In Memory of Ceal Floyer
In the curatorial text accompanying Ceal Floyer’s solo exhibition at Museion in 2014, the exhibition’s curator and then director of the museum, Letizia Ragaglia, wrote: “The fourth floor of the institution, where solo exhibitions usually take place, is the brightest and offers the most spectacular view.” Referring to the space dedicated to Floyer’s exhibition, she continued: “Many artists have explored, in their installations, the exchange between interior and exterior, emphasizing transparency toward the city; others have deliberately excluded the urban context; still others have addressed the inaccessibility of the architectural white cube by rendering certain areas of the exhibition space unusable. No one, however, had yet attempted to artificially increase the light itself. And certainly not by means of a giant light bulb…”
This text introduces the world of Ceal Floyer, a world in which an unconventional reading of reality and art gently unsettles the viewer’s perception, through wordplay as much as through an invitation to find pleasure in not immediately identifying things, but in allowing oneself to dwell within their multiple possible meanings. Overhead Projector, to which Ragaglia refers, entered Museion’s collection following the exhibition. The work consists of an enlarged image of a light bulb resting on the surface of an overhead projector. Its title is simply the name of the technical device itself. As transparent as Floyer’s artistic language may be, it is equally clear that the projected, oversized light bulb does not actually increase the illumination of the exhibition space; instead, it turns light itself into the subject of reflection.
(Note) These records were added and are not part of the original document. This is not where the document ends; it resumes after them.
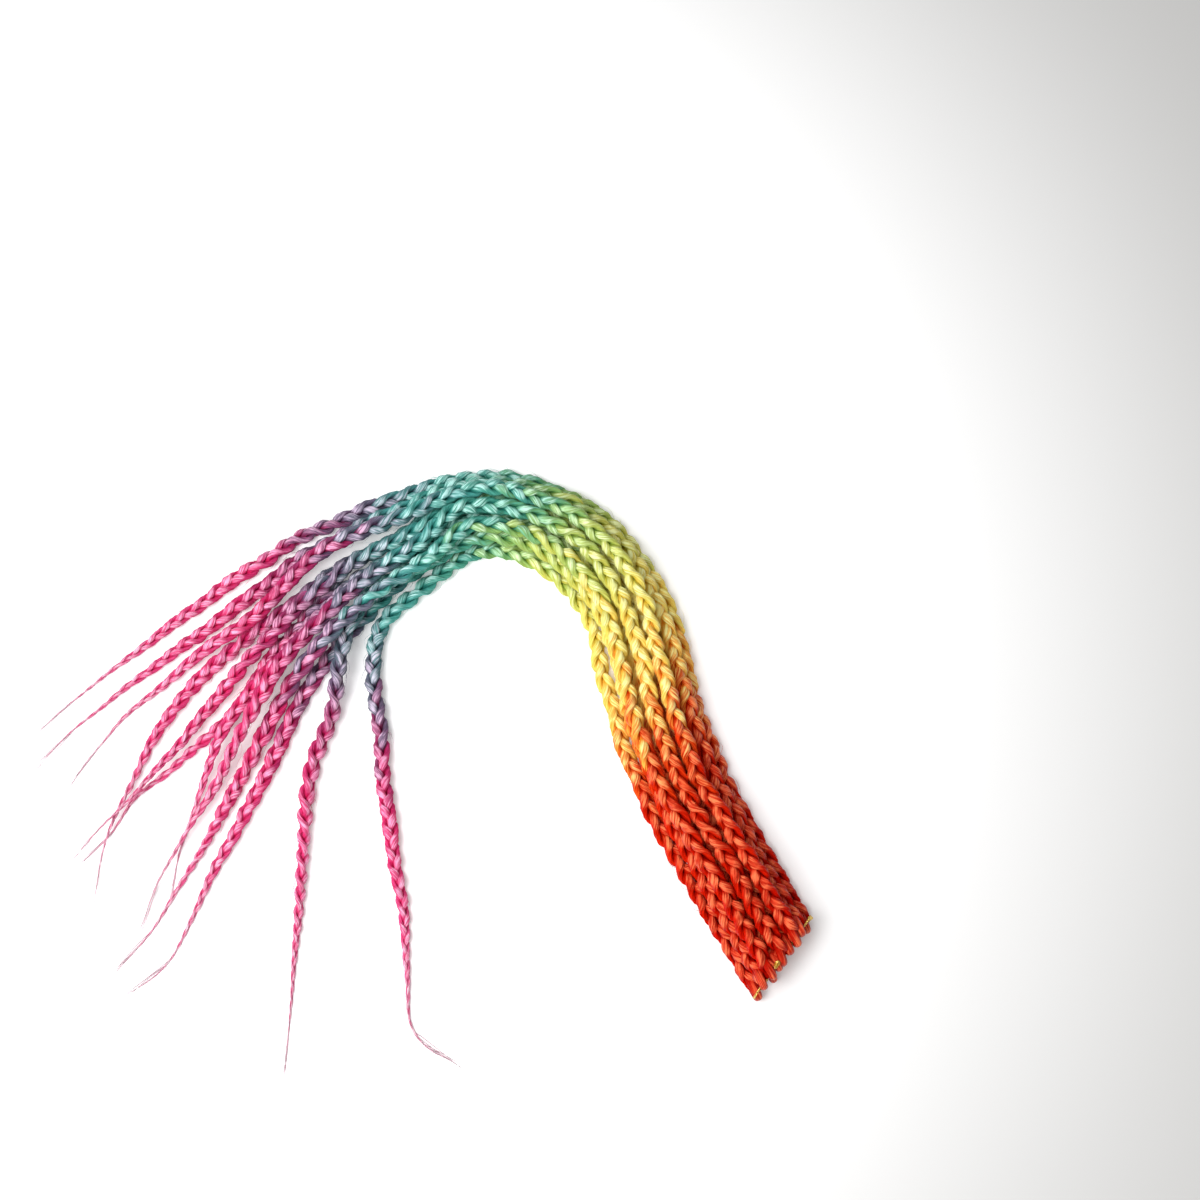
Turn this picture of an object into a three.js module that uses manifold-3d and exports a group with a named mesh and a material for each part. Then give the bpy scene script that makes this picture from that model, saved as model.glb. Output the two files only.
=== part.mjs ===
// A pack of twelve box braids with crochet loops, lying in a bend with its tails fanned out.
// Millimetres, +Z up, the surface under the braids is z = 0.
import * as THREE from 'three';
import Module from 'manifold-3d';

const wasm = await Module();
wasm.setup();

// Sizes of one braid
const braid_length = 600;          // 24 inch braid, from its loop to the tip of the longest tail
const plait_width = 9.4;           // across the flats of the plait near the head
const loop_strand = 3.6;           // folded hair round the eye of the crochet loop
const loop_reach = 8;              // straight part of the loop's two legs
const head_round = 0.72;           // width of the plait's first ring, as a share of plait_width
const plait_sides = 8;
const plait_rings = 46;

// How the braids lie together
const rest_gap = 0.45;             // air between two braids that touch
const lane_play = 0.1;             // spare room between two lanes
const hump_length = 42;            // run over which a braid rises onto another
const loop_skew = 0.44;            // the row of loops stands askew: run along the pack per width across
const first_heading = 120;         // degrees, the way the pack leaves its loops

// The tie
const tie_thick = 1.2;
const tie_overhang = 5;            // tie beyond the outermost loops
const knot_width = 4.2;

const lane_pitch = plait_width + rest_gap + lane_play;
const flat_to_corner = 1 / Math.cos(Math.PI / plait_sides);

// The bend that all braids share: length as a share of the braid, and turn in degrees
const shared_bend = [
  { run: 0.126, turn: -2 },
  { run: 0.108, turn: -14 },
  { run: 0.067, turn: 2 },
  { run: 0.108, turn: 40 },
  { run: 0.083, turn: 36 },
];

// Width of the plait as a share of plait_width, against the share of its length from the head
const taper = [
  { at: 0.00, width: 1.00 }, { at: 0.25, width: 1.00 }, { at: 0.48, width: 0.95 },
  { at: 0.65, width: 0.91 }, { at: 0.78, width: 0.86 }, { at: 0.86, width: 0.70 },
  { at: 0.93, width: 0.44 }, { at: 0.97, width: 0.26 }, { at: 1.00, width: 0.12 },
];

// One row a braid, in the order in which they lie on each other, lowest first.
// row: its layer in the pack, where braids of one row lie side by side.
// lanes: sideways place at the head, in the bend and at its end, counted in lanes to the inside.
// tail: its length past the bend as a share of the braid.
// turns: degrees off the end of the bend, at tail_stations down the tail.
const tail_stations = [0, 0.07, 0.18, 0.32, 0.46, 0.60, 0.74, 0.88, 1];
const braids = [
  { name: 'braid_01', row: 'low', lanes: [2, 2.3, 2], tail: 0.515,
    turns: [35, 45, 99, 92, 100, 96, 86, 164] },
  { name: 'braid_02', row: 'low', lanes: [1, 1, 1], tail: 0.513,
    turns: [52, 30, 51, 62, 65, 59, 68, 26] },
  { name: 'braid_03', row: 'low', lanes: [0, 0, 0], tail: 0.467,
    turns: [40, 22, 35, 52, 56, 30, 52, 47] },
  { name: 'braid_04', row: 'low', lanes: [-1, -1, -1], tail: 0.506,
    turns: [42, 23, 33, 37, 44, 61, 67, 84] },
  { name: 'braid_05', row: 'low', lanes: [-2, -2, -2], tail: 0.450,
    turns: [14, 18, 22, 33, 36, 35, 36, 42] },
  { name: 'braid_06', row: 'middle', lanes: [1.5, 1.5, 1.5], tail: 0.529,
    turns: [30, 28, 88, 64, 87, 84, 86, 82] },
  { name: 'braid_07', row: 'middle', lanes: [0.5, 0.5, 0.5], tail: 0.442,
    turns: [41, 22, 37, 49, 50, 67, 71, 81] },
  { name: 'braid_08', row: 'middle', lanes: [-0.5, -0.5, -0.5], tail: 0.473,
    turns: [39, 21, 36, 45, 50, 51, 44, 42] },
  { name: 'braid_09', row: 'middle', lanes: [-1.5, -1.5, -1.5], tail: 0.460,
    turns: [20, 22, 26, 36, 36, 34, 38, 46] },
  { name: 'braid_10', row: 'top', lanes: [1, 1.4, 1], tail: 0.504,
    turns: [46, 28, 43, 61, 63, 58, 58, 44] },
  { name: 'braid_11', row: 'top', lanes: [0, 0.35, 0], tail: 0.473,
    turns: [51, 29, 42, 48, 60, 60, 56, 73] },
  { name: 'braid_12', row: 'top', lanes: [-1, -0.65, -1], tail: 0.440,
    turns: [29, 13, 29, 46, 32, 36, 44, 62] },
];

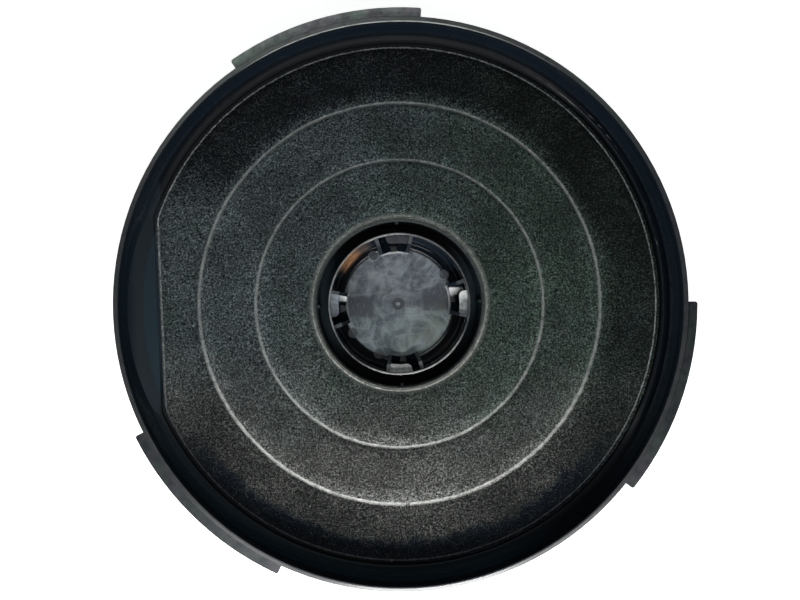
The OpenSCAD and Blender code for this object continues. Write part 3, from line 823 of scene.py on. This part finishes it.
under = base_felt_material()
bounds_in = [COLLAR_R + GAP, WELDS[1] + RIB_T / 2 + GAP, WELDS[2] + RIB_T / 2 + GAP]
bounds_out = [WELDS[1] - RIB_T / 2 - GAP, WELDS[2] - RIB_T / 2 - GAP, BASKET_R - GAP]
for i, which in enumerate(("inner", "middle", "outer")):
    r_in, r_out = bounds_in[i], bounds_out[i]
    piece = base_felt(which, r_in, r_out, 3 if which == "outer" else 1, under)
    area = math.pi * (r_out ** 2 - r_in ** 2)
    if which == "outer":
        half = math.acos((FLAT_IN - GAP) / r_out)
        area -= r_out ** 2 * (half - math.sin(half) * math.cos(half))

# Floor, light and camera
bpy.ops.mesh.primitive_plane_add(size=6, location=(0, 0, -0.0002))
floor = bpy.context.object
floor.name = "floor"
floor.data.materials.append(floor_material())

world = bpy.data.worlds.new("plain_world")
bpy.context.scene.world = world
world.use_nodes = True
tree = world.node_tree
tree.nodes.clear()
output = tree.nodes.new("ShaderNodeOutputWorld")
ambient = tree.nodes.new("ShaderNodeBackground")
ambient.inputs["Color"].default_value = (0.78, 0.90, 1.0, 1)
ambient.inputs["Strength"].default_value = 0.055
backdrop = tree.nodes.new("ShaderNodeBackground")
backdrop.inputs["Color"].default_value = (1, 1, 1, 1)
backdrop.inputs["Strength"].default_value = 1.0
pick = tree.nodes.new("ShaderNodeMixShader")
tree.links.new(seen_directly(tree), pick.inputs[0])
tree.links.new(ambient.outputs[0], pick.inputs[1])
tree.links.new(backdrop.outputs[0], pick.inputs[2])
tree.links.new(pick.outputs[0], output.inputs["Surface"])


def panel(name, place, size, radiance, colour=(1, 1, 1), roll=0):
    """Rectangular lamp that faces the object, with the brightness of its own surface given."""
    lamp = bpy.data.lights.new(name, "AREA")
    lamp.shape = "RECTANGLE"
    lamp.size, lamp.size_y = size
    lamp.energy = radiance * math.pi * size[0] * size[1]
    lamp.color = colour
    holder = bpy.data.objects.new(name, lamp)
    holder.location = place
    facing = (-Vector(place)).to_track_quat("-Z", "Y")
    holder.rotation_euler = (facing @ Quaternion((0, 0, 1), math.radians(roll))).to_euler()
    bpy.context.scene.collection.objects.link(holder)
    return holder


def direction(azimuth, elevation, distance):
    a, e = math.radians(azimuth), math.radians(elevation)
    return (
        distance * math.cos(e) * math.cos(a), distance * math.cos(e) * math.sin(a), distance * math.sin(e)
    )


key = panel("key_panel", (-0.02, -0.25, 0.15), (0.12, 0.07), 38.0, (1.0, 0.985, 0.96))
key.visible_glossy = False
panel("crest_panel", (0.078, -0.404, 1.0), (0.22, 0.025), 95.0, roll=-5)
panel("crest_panel_right", (0.255, -0.340, 1.0), (0.16, 0.05), 9.0, roll=-5)
panel("crest_panel_left", (-0.150, -0.372, 1.0), (0.24, 0.06), 5.5)
panel("window_panel", direction(270, 18, 1.2), (1.3, 0.30), 2.6, (1.0, 0.99, 0.97))
panel("back_panel", (-0.13, 0.36, 1.0), (0.46, 0.12), 2.8, (0.94, 1.0, 0.98), 9)
panel("sky_panel", (0.0, 0.05, 1.3), (0.4, 0.3), 0.8, (0.90, 0.96, 1.0))

lens = bpy.data.cameras.new("camera")
lens.lens = 42.4
lens.sensor_width = 36
camera = bpy.data.objects.new("camera", lens)
camera.location = (-0.0133, 0.0016, 0.414)
camera.rotation_euler = (0, 0, 0)
lens.shift_x = 0.0403
bpy.context.scene.collection.objects.link(camera)
bpy.context.scene.camera = camera

view = bpy.context.scene.view_settings
view.view_transform = "Standard"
Born in 1968 in Karachi, Pakistan, to a British family and raised in England, Ceal Floyer was trained in London and emerged in the 1990s as a key figure in the British conceptual art scene. She received the Nam June Paik Award in 2009 and the Preis der Nationalgalerie für junge Kunst in Berlin in 2007. Her artistic research consistently focused on everyday objects and the ways in which their meanings are constructed. With a distinctive ability to combine irony, conceptual rigor, and minimalism, Floyer worked in the unexpected interstices of reality.
Just a few days after her passing on 11 December 2025, Museion wishes to remember Ceal Floyer and, in doing so, to renew the enduring invitation articulated throughout her work: to remain attentive to things, in order to cultivate a deeper awareness of “how to be” in the world.